The .dockerignore file exists at https://github.com/open-ness/openness-experience-kits/blob/master/roles/openness/onprem/dataplane/ovncni/common/files/.dockerignore

higginse-id commented 4 years ago

HI. I don't follow. I was attempting a Network Edge deployment - it makes no sense to use the on premise playbook for a network edge deployment.

Furthermore, as far as I know I have been following the deployment instructions exactly.

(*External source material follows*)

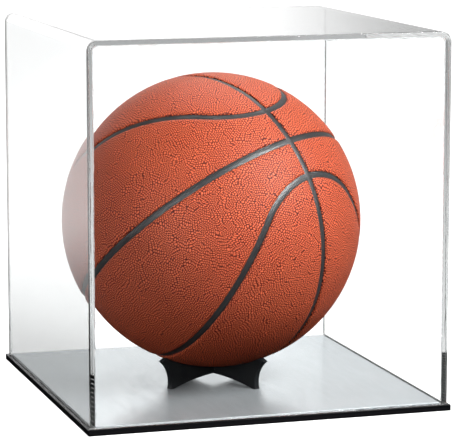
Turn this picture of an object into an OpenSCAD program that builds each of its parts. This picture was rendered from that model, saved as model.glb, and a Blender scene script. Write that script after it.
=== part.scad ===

I have been trying to deploy the simplest possible configuration, with a single controller and single edge node.

Can you please clarify?

i-kwilk commented 4 years ago

Hi,

We need to know that there are two deployment modes: OnPrem and Network Edge. Please take a look to: https://github.com/open-ness/specs/blob/master/doc/architecture.md#deployment-scenarios

From our understanding, there is a change made in group_vars/all.yml

# Dataplane to be used for On-Premises mode
# Available dataplanes:
# - nts
# - ovncni
onprem_dataplane: "ovncni"

Which is wrong. Those settings are designed to be used in OnPrem mode.

If we want to change CNI in Network Edge we need to look to kubernetes_cnis variable :

kubernetes_cnis:
- kubeovn

where kubeovn is enabled by default.

Could you send all your changes made in the repo?

amr-mokhtar commented 4 years ago

Closing issue due to inactivity..